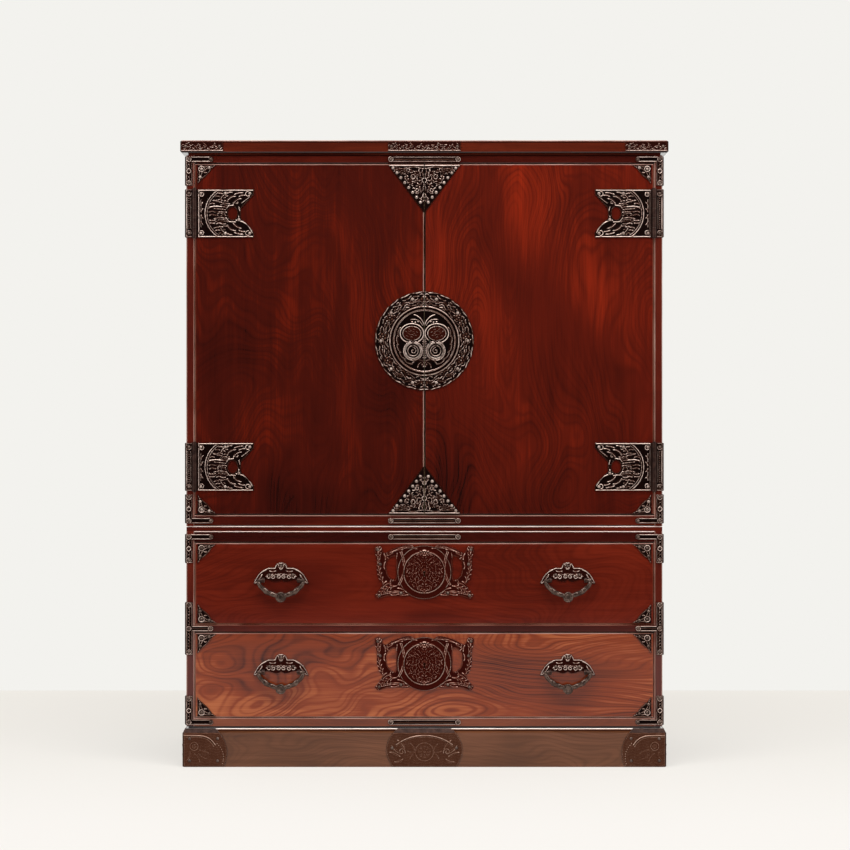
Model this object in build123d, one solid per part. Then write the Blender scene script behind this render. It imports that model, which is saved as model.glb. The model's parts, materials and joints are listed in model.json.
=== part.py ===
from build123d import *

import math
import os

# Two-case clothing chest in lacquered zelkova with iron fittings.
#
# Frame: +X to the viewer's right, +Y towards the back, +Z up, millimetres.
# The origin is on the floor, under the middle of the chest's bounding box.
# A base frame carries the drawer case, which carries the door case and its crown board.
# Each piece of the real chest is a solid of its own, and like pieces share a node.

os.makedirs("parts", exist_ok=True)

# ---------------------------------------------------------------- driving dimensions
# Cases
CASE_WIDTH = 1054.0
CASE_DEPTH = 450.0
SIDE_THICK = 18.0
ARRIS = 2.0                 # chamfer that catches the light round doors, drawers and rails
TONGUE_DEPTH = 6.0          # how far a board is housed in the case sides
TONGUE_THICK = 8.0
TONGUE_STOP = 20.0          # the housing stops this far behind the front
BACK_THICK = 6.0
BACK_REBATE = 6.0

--

Copy each line of the listing in which the word "that" can be found.

Model this object in build123d, one solid per part. Then write the Blender scene script behind this render. It imports that model, which is saved as model.glb. The model's parts, materials and joints are listed in model.json.
ARRIS = 2.0                 # chamfer that catches the light round doors, drawers and rails